Steve Sailer recently commented on the SAT math score gains, suggesting, in effect, that the gains could be a artifact arising from changes in the test composition and subject pool. A recent study of 1.7 million test takers indicates that this probably is not the case, as math scores have risen in parallel on the ACT and on EXPLORE and, as it now seems, as the whole bell curve has shifted to the right — ethnic differences and all.
Our results provide one of the key missing pieces to the Flynn effect puzzle — that the Flynn effect operates in the right tail. Flynn (1996) was correct in suggesting that IQ gains extend to every level. This result, along with the finding that the rate of gain in the right tail on the math subtests is the same as in the middle and lower parts of the distribution, illustrates for the first time that it is likely the entire curve that is rising at a remarkably constant rate
The more interesting question, of course, is: “Are the generally intelligent getting more generally intelligent?” The findings paint a rather ambiguous picture.

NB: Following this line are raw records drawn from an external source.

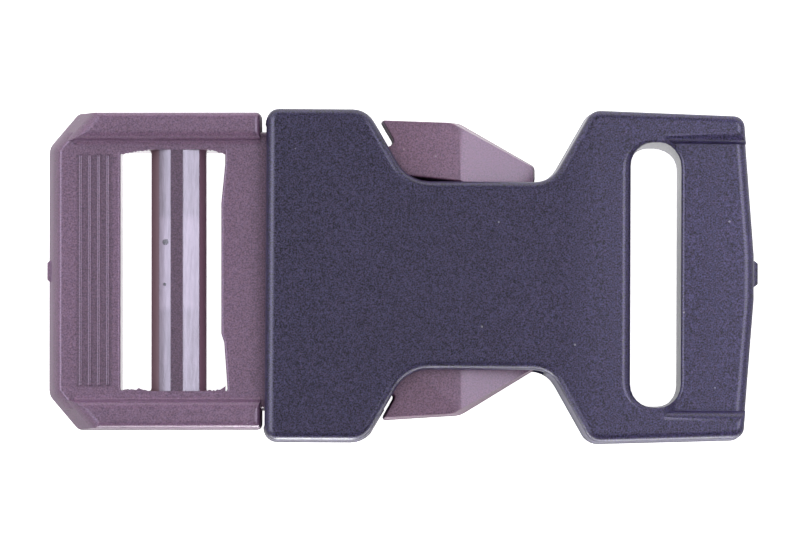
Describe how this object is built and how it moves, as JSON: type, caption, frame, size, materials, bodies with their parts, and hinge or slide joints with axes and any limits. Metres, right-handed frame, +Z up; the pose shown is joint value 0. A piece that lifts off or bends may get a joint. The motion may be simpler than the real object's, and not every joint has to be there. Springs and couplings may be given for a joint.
{
  "type": "side release buckle",
  "caption": "Fastened side release buckle for flat webbing: a barbed plug with a ladder lock bar, latched in a waisted socket with a webbing slot.",
  "frame": {"origin": "middle of the bounding box's base, on the surface that the socket lies on", "axes": "+X along the buckle from the plug's end bar to the socket's end bar, +Y across the webbing, +Z up out of the face"},
  "size_m": [0.0742, 0.0348, 0.0114],
  "materials": {
    "plug": "satin moulded plastic, plum grey, with worn and stained patches",
    "socket": "fine grained moulded plastic, dark slate"
  },
  "bodies": {
    "root": {"plug": "plug", "socket": "socket"}
  },
  "joints": []
}
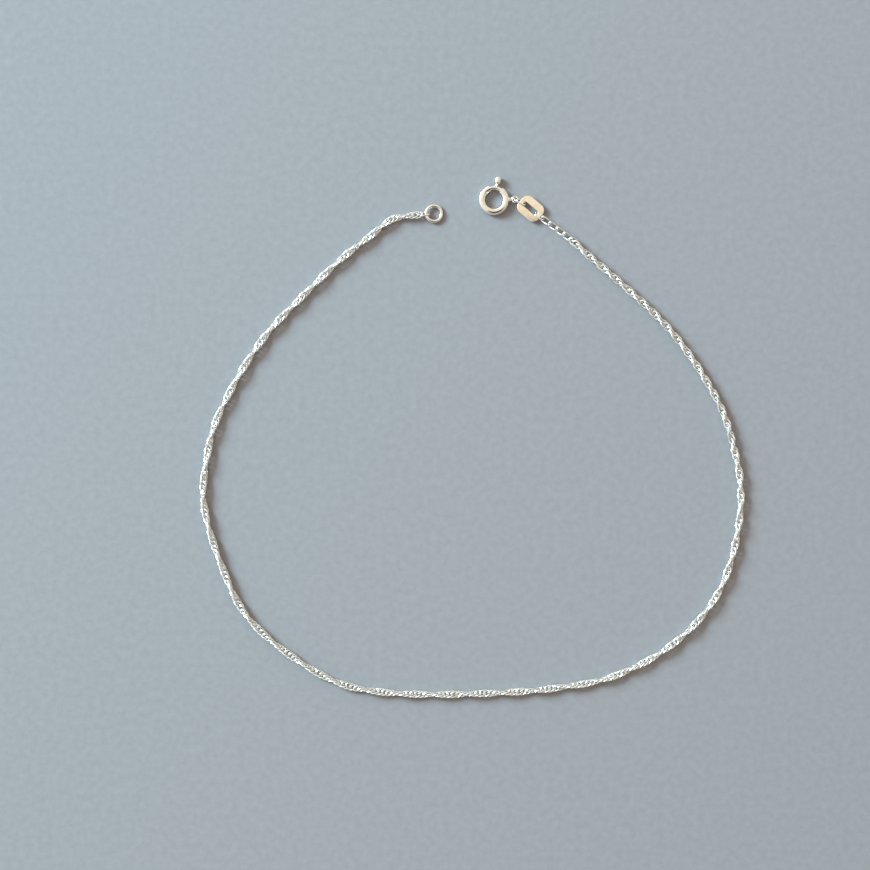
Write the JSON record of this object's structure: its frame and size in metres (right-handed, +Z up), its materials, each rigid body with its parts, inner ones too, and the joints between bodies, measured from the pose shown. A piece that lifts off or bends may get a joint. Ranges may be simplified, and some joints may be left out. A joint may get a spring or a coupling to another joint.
{
  "type": "chain anklet",
  "caption": "Fine twisted curb chain anklet lying open in a loop, with a spring ring clasp, a slotted oval tag and a closed end ring.",
  "frame": {"origin": "under the middle of the anklet's box, on the surface that it lies on", "axes": "+X across the loop to the right with the clasp at the far side, +Y towards the clasp, +Z up from the surface"},
  "size_m": [0.088, 0.0842, 0.0012],
  "materials": {
    "chain": "polished sterling silver with bright cut facets",
    "clasp_body": "polished sterling silver",
    "clasp_bolt": "polished sterling silver",
    "links": "polished sterling silver",
    "tag": "silver with a fine satin grain and a slight warm tarnish",
    "end_ring": "polished sterling silver"
  },
  "bodies": {
    "anklet": {"chain": "chain", "clasp_body": "clasp_body", "jump_ring": "links", "tag": "tag", "tag_link": "links", "end_link": "links", "end_ring": "end_ring"},
    "bolt": {"clasp_bolt": "clasp_bolt"}
  },
  "joints": [
    {"name": "bolt_travel", "type": "hinge", "parent": "anklet", "child": "bolt", "pos_m": [0.0035, 0.03836, 0.00057], "axis": [0, 0, -1], "range_deg": [0, 50], "stiffness_Nm_per_rad": 0.0002, "springref_deg": -22.92}
  ]
}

Are the gains uncovered here genuine intelligence gains, are they due to artifact, or some of both? Jensen (1998) has argued that the increase in IQ scores over time is likely on the measure’s specific knowledge content rather than the g factor (e.g., Nettelbeck & Wilson, 2004; Rushton, 1999). He also provided a distinction between shadowaspects and true aspects of the IQ gains, using the analogy of trying to indirectly approximate the height of an individual by using their shadow rather than measuring their height directly. Jensen (1996, p. 150) notes that “it is still quite unknown just how much of the secular increase in scores on g-loaded tests is due to the ‘shadow’ aspect of mental measurement and how much is due to real changes in the biological substrate of mental development.” He suggested that one way to determine whether the gains are real or true is to examine the degree of gains on various composites and subtests. For example, for tests that are most g loaded such as the SAT, ACT, and EXPLORE composites, the gains should be lower than on individual subtests such as the SAT-M, ACT-M, and EXPLORE-M. This is precisely the pattern we have found within each set of measures and this suggests that the gain is likely not due as much to genuine increases in g, but perhaps is more likely on the specific knowledge content of the measures. Additionally, following Wicherts et al. (2004),we used multigroup = confirmatory factor analysis (MGCFA) to further investigate whether the gains on the ACT and EXPLORE (the two measures with enough subtests for this analysis) were due to g or to other factors. Using time period as the grouping variable, we uncovered that both tests were not factorially invariant with respect to cohort which aligns with the findings of Wicherts et al. (2004) among multiple tests from the general ability distribution. Therefore, it is unclear whether the gains on these tests are due to g or to other factors, although increases could indeed be due to g, the true aspect, at least in part.
Unlike the difference between Blacks and Whites, for which measurement invariance holds (e.g. Dolan, 2000; Dolan and Hamaker, 2001; Lubke, et al 2003), the difference between cohorts is not readily comparable to the difference within cohorts. The inference that it was, of course, was central to Flynn and Dickens’ (2001) anti-hereditarian case.